Égypte - Entre la dictature de l'armée et celle des islamistes
Un mois après le coup d'État du 3 juillet, au cours duquel l'armée
égyptienne a mis fin aux pouvoirs du président élu Mohammed Morsi,
représentant des Frères musulmans, la tension est loin d'être
retombée. Les manifestations de protestation des Frères musulmans se
succèdent. Chaque fois, ces manifestations se concluent par des dizaines
de morts sous les balles de l'armée. Aux offres des
militaires de négocier une présence de représentants de la confrérie au
sein du gouvernement, les porte-parole de celle-ci répondent que
désormais aucun accord n'est plus possible avec l'armée.
Les dirigeants des Frères musulmans et du parti qui les représente,
le Parti de la justice et de la liberté, disent refuser toute solution
autre que le « retour à la légalité constitutionnelle »,
ce qui signifie le retour de Mohammed Morsi à la présidence. Ils
estiment sans doute que l'attitude d'opposition frontale au coup d'État
est celle qui à terme les renforcera le plus dans l'opinion
populaire.
Face au Frères musulmans, le général Al-Sissi a appelé tous ceux qui
avaient manifesté le 30 juin contre Mohammed Morsi à témoigner leur
soutien au nouveau gouvernement dont il est l'homme fort. «
Les Égyptiens honnêtes » ont ainsi été appelés à lui donner mandat «
pour en finir avec la violence et le terrorisme » et, le vendredi
26 juillet, des centaines de milliers de personnes ont répondu à
cet appel des chefs de l'armée.
L'armée égyptienne voudrait se présenter comme le rempart qui protège
la population contre la menace d'une dictature islamiste. Elle est là
dans la continuité de son attitude lors de la chute de
Moubarak, en février 2011, où elle s'était présentée comme l'« armée du
peuple » défendant ce dernier contre la dictature et contre la
répression policière. Mais elle ne protège en rien la population
et ne défend en rien ses intérêts.
Deux ans après le départ de Moubarak, aucun des espoirs que pouvait
nourrir la population pauvre n'a été satisfait. Dans une situation
sociale chaque jour plus dramatique, le mécontentement s'est
en grande partie tourné contre les Frères musulmans au gouvernement.

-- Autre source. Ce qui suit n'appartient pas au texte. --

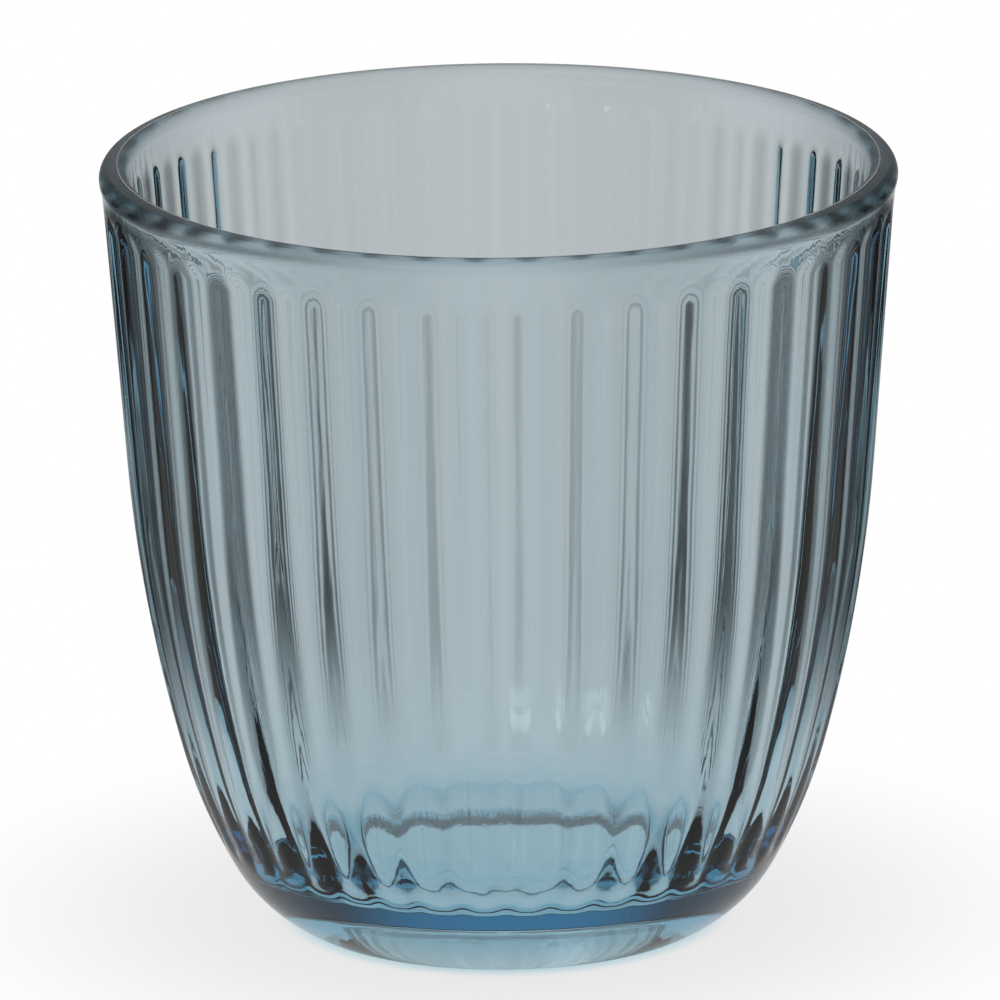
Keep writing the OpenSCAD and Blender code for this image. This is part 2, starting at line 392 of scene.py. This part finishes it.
def studio_world():
    world = bpy.data.worlds.new("studio")
    world.use_nodes = True
    tree = world.node_tree
    add = wire(tree)
    direction = tree.nodes.new("ShaderNodeTexCoord")
    x, y, z = parts_of(tree, direction.outputs["Generated"])
    around = backdrop_light(tree, x, y)
    around = add("MULTIPLY", around, add("SUBTRACT", 1.0, add("MULTIPLY", x, LEFT_SHARE)))
    level = add("ADD", add("MULTIPLY", x, SOFTBOX[0]), add("MULTIPLY", y, SOFTBOX[1]))
    facing = add("ADD", level, add("MULTIPLY", z, SOFTBOX[2]))
    light = add("ADD", around, step(tree, facing, *SOFTBOX_EDGE, 0.0, SOFTBOX_LIGHT))
    background = tree.nodes["Background"]
    background.inputs["Color"].default_value = WHITE
    tree.links.new(seen_straight(tree, 1.0, light), background.inputs["Strength"])
    return world


# ---------------------------------------------------------------- the scene
def add_object(name, data):
    thing = bpy.data.objects.new(name, data)
    bpy.context.scene.collection.objects.link(thing)
    return thing


def floor_mesh():
    s = FLOOR_SIZE
    mesh = bpy.data.meshes.new("floor")
    mesh.from_pydata([(-s, -s, 0), (s, -s, 0), (s, s, 0), (-s, s, 0)], [], [(0, 1, 2, 3)])
    mesh.materials.append(floor_material())
    return mesh


def stand_camera():
    lens = bpy.data.cameras.new("camera")
    lens.sensor_width = SENSOR_WIDTH
    lens.lens = SENSOR_WIDTH * DISTANCE / FRAME_WIDTH
    lens.clip_start = CLIP_START
    lens.clip_end = CLIP_END
    camera = add_object("camera", lens)
    turn = Matrix.Rotation(math.pi / 2 - ELEVATION, 4, "X") @ Matrix.Rotation(-ROLL, 4, "Z")
    stand = turn.to_3x3() @ Vector((-SIDE * FRAME_WIDTH, 0, DISTANCE))
    camera.matrix_world = Matrix.Rotation(ORBIT, 4, "Z") @ Matrix.Translation(AIM + stand) @ turn
    return camera


vase = add_object("vase", vase_mesh())
vase.data.materials.append(glass_material())
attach(vase, "root")
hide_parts("base", "fluted_body", "lip_ring")

floor = add_object("floor", floor_mesh())
floor.location.z = -FLOOR_DROP

bpy.context.scene.world = studio_world()
bpy.context.scene.camera = stand_camera()
bpy.context.scene.view_settings.view_transform = "Standard"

Mais si les chefs de l'armée ont saisi l'occasion pour reprendre
directement le pouvoir, il ne s'agissait pas seulement de régler
leurs comptes avec un parti rival qui cherchait à leur retirer une
partie de leurs prérogatives. Il s'agissait aussi et surtout de parer au
risque d'instabilité politique et sociale par le retour de
la dictature directe de l'armée.
Le pouvoir de l'armée de ce point de vue n'est pas dirigé seulement,
ni même principalement, contre les Frères musulmans. Il est avant tout
dirigé contre la population pauvre. C'est contre elle,
c'est pour garantir la bourgeoisie égyptienne et ses alliés
impérialistes contre les possibilités de révolte populaire, que l'armée
tente de rétablir un pouvoir fort et que les services policiers du
temps de Moubarak reprennent du service. L'image d'armée populaire et de
défenseur du peuple qu'elle se donne est un masque. Celui-ci pourrait
ne pas tenir longtemps, tandis que de leur côté les
Frères musulmans rejetés dans l'opposition et en butte à une répression
sanglante se forgent une image de représentants du peuple martyrs de la
démocratie. Ainsi, le pouvoir de l'armée n'est même pas
une garantie contre leur renforcement politique.
La population pauvre d'Égypte ne peut pas, ne doit pas se laisser
réduire à cette fausse alternative entre la dictature de l'armée et une
dictature islamiste. Il faut qu'il en émerge une autre,
décidée à lutter jusqu'au bout pour imposer les exigences vitales de la
population contre la bourgeoisie et contre l'impérialisme. Une
alternative que seule la classe ouvrière égyptienne pourra
vraiment incarner, en se mobilisant pour ses intérêts politiques sans
faire allégeance ni aux généraux ni aux dirigeants islamistes.